Ну разве это не считалка, не глупая детская песенка, которую поют девочки, играя в «классы»? Никогда она не знала заговоров, которые Кристиана втайне читала по большой книге, вся проникнувшись тайной. Никогда она точно не знала секретов составления лекарств, она мешала травы наудачу, но все же что-то происходило.

Деревня проснулась, точно голодный зверь. Дети выздоравливали, люди меньше боялись волков, они ходили друг к другу, шептались. Они выжидали. Они приходили к Гийому, магический круг одиночества был разорван. Чтобы дойти до его дома, нужно было миновать небольшой лес; какими только качествами ни наделяли они этот столь знакомый лес! Все пришло в движение.

Они говорили:

— Она никогда не была сумасшедшей. Они ошиблись. Она обладает могуществом. Присутствие здесь человека, обладающего могуществом, меняет всю жизнь. Нужно спешить воспользоваться этим. Это никогда не длится долго.
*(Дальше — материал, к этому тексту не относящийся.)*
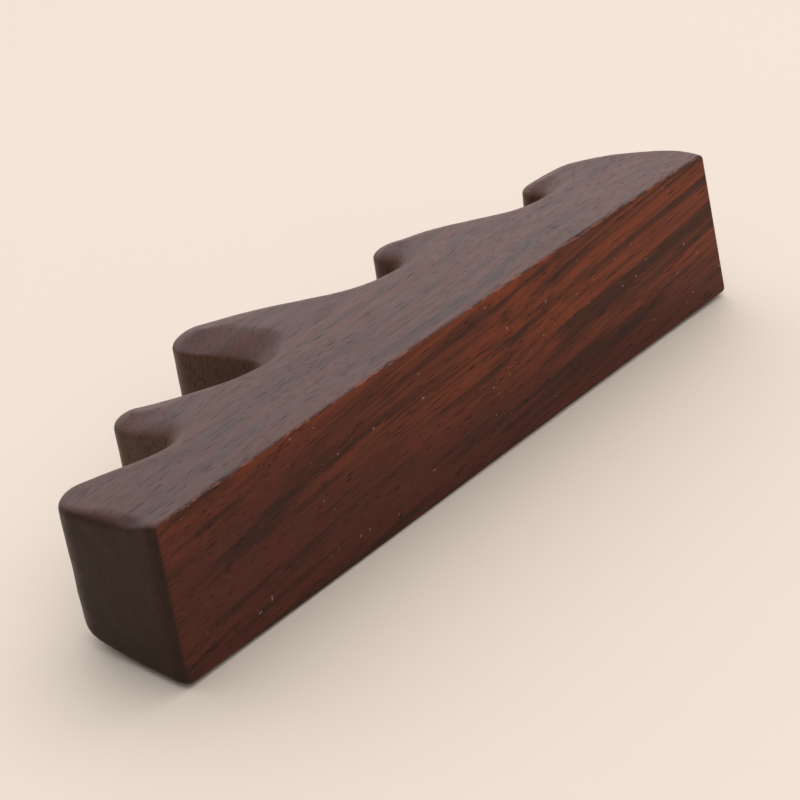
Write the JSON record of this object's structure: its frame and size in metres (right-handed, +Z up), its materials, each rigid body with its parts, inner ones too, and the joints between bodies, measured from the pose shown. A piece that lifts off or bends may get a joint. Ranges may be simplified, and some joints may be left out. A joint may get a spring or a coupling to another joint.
{
  "type": "calligraphy brush rest",
  "caption": "Hand-carved dark hardwood brush rest with a flat base and leaning wave-shaped crests, lying on its side.",
  "frame": {"origin": "under the middle of the bounding box, on the surface the block lies on", "axes": "+X along the length, from the low thick end to the end with the long sloping back; +Y from the standing base towards the crests; +Z up through the thickness as it lies"},
  "size_m": [0.143, 0.051, 0.0301],
  "materials": {
    "dark_rosewood": "hand-rubbed satin, dark red-brown with near-black figure and open pores"
  },
  "bodies": {
    "root": {"carved_block": "dark_rosewood"}
  },
  "joints": []
}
И крестьянки, что бежали по лесу с корзинками, а в корзинках — цыпленок, пара простынь, сережки, — знали уже, что донесут на нее. А знала ли Анна? Предчувствовала. А чего еще она могла ждать? Одна девушка убедила любовника жениться на ней, и это благодаря колдовству, шедшему из дома Гийома. Одной бабушке на смертном одре привиделось, что она знает, где спрятан клад, в указанном месте действительно нашли несколько экю. Может быть, бабушка сама их там и закопала? Чудеса цвели до самого конца года. Декабрь застал всех в напряженном ожидании рождественского чуда. Они откладывали со дня на день, ведь это же добрая волшебница. Они защищали ее, подбадривали в смутном единодушии, теплоту которого она ощущала. Они заранее просили прощения, они никак не могли поступить по-иному, все это было в порядке вещей, потому что она со своим могуществом представляла иную власть, которую они понемногу стали упускать из виду.

24 декабря ее снова арестовали. На этот раз как добрую колдунью. Ее назвали по имени.

— Анна де Шантрэн, рожденная в Варэ, возраст семнадцать лет и три месяца, за твои грехи я приговариваю тебя к сожжению.

К ней обращались на «ты». В тюрьму ей продолжали приносить корзины с едой. Ей подарили платье, чтобы взойти на костер. Она немного бредила, совсем тихо. Это был ее звездный час. Она поднялась на костер как на сцену, как на трон. Она помахала рукой на прощание, как это делают властелины или маленькие дети. Ее тотчас же задушили. Языки пламени охватили ее, как объятия. Четыре часа спустя была отслужена полночная месса.